Participant in the project:
Jonas Mellin main interest is to provide technological support for people in their daily lives (in particular elderly and disabled people). Ph.D. (2004), M.Sc. (1989). Jonas participate in BaltSe@nioR 2.0 arena, the Skaraborgs Health Technology Center (SHC) and is responsible for the development of the technical infrastructure that is used in the project in the arena. He is an expert in information fusion, anomaly detection, AI techniques and complex event processing, in particular in embedded systems, cyberphysical systems, distributed systems, real-time systems, dependable systems and systems based on transaction processing. Main part of research is within complex event processing and distributed active real-time databases with current main research interest in verification and validation of self-learning systems with predictability and interpretability in focus for decision-making (both automated and semi-automated).
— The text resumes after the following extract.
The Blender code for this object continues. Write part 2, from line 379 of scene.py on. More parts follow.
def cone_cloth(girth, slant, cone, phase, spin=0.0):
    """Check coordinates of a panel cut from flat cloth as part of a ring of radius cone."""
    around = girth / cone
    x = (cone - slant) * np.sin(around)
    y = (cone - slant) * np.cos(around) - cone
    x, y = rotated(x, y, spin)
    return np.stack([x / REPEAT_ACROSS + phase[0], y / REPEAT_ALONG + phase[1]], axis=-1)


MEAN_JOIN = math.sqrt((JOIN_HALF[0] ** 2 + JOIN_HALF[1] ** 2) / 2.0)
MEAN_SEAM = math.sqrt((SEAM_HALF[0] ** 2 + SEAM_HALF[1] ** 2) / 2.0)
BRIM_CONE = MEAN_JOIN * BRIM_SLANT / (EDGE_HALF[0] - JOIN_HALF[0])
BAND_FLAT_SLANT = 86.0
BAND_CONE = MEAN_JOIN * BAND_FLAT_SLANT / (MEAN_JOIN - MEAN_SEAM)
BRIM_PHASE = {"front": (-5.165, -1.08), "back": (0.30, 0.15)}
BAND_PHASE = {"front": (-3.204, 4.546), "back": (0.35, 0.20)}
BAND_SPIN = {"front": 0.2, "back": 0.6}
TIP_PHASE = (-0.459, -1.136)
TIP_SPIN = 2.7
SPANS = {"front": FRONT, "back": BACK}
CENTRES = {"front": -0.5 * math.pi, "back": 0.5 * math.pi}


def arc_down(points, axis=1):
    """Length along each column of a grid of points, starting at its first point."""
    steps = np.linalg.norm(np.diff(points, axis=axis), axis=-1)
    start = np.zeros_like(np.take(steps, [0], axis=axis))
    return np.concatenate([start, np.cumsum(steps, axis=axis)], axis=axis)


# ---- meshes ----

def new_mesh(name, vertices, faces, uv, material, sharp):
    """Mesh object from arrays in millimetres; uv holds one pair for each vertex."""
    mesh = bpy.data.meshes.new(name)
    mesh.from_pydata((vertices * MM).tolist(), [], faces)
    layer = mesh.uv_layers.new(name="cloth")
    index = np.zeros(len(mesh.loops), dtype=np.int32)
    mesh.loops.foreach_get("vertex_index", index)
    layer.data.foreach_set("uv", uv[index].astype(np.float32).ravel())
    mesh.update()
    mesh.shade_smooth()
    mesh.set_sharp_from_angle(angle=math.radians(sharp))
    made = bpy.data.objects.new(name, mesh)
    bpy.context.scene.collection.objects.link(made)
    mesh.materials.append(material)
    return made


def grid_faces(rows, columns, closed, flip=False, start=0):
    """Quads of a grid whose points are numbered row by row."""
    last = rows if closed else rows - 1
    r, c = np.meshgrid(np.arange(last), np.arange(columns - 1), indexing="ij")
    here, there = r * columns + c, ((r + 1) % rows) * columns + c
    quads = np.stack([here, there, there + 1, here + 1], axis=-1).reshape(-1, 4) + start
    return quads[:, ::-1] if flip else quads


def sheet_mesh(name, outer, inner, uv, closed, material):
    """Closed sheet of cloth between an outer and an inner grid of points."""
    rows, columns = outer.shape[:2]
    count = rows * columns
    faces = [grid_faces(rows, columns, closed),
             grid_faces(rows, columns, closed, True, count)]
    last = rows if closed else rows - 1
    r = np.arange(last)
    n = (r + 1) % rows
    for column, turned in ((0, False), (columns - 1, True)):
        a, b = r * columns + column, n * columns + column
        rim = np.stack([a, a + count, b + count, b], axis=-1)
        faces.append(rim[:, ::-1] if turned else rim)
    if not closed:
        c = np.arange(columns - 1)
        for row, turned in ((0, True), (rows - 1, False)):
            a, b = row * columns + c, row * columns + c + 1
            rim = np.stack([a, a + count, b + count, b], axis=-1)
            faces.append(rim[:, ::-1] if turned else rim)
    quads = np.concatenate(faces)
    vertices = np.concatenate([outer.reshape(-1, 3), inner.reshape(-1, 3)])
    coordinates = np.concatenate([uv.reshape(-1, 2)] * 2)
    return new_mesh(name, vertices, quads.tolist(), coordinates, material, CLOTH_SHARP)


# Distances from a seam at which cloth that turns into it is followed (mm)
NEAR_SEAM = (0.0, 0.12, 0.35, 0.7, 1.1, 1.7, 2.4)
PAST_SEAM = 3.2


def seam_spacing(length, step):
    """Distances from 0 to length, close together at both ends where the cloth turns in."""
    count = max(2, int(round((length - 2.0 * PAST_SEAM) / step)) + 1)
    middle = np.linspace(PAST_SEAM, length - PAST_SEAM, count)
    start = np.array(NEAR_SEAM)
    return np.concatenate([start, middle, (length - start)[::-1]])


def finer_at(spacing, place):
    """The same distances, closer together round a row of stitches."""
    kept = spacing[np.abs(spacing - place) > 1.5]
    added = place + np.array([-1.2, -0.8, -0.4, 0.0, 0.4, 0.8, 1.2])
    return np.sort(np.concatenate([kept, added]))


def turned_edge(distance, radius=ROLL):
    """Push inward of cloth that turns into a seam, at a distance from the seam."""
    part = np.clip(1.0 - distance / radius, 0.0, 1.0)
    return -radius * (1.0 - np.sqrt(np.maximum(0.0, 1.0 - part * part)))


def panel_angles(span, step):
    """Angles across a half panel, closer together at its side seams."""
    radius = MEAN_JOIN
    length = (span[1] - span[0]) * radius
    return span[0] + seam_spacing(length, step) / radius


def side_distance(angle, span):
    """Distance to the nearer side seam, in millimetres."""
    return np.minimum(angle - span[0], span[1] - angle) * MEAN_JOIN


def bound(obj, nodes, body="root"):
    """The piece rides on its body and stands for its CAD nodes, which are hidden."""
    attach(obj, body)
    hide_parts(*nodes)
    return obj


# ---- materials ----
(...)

Jonas has mainly worked in the healthcare domain since 2010. He is a skilled system developer/software engineer who is well-versed in requirements engineering, design, implementation and testing of systems as well as knowledge in formal systems/mathematical proofs. He is also well-versed in evaluation using methods as STEEPLE/SWOT, UTAUT2, and GQM Jonas was the work package leader of automated decision making in the HELICOPTER project (www.helicopter-aal.eu), in which he developed an open source incremental and local anomaly detector in Java. It is adaptable and can do anomaly detection with respect to longitudinal behaviors of individuals with respect to the individual’s behavior. It is part of the HELICOPTER project prototype. He has also been responsible for a work package in the WeShare2012 demonstrator focusing on environment simulation for testing health-care related applications.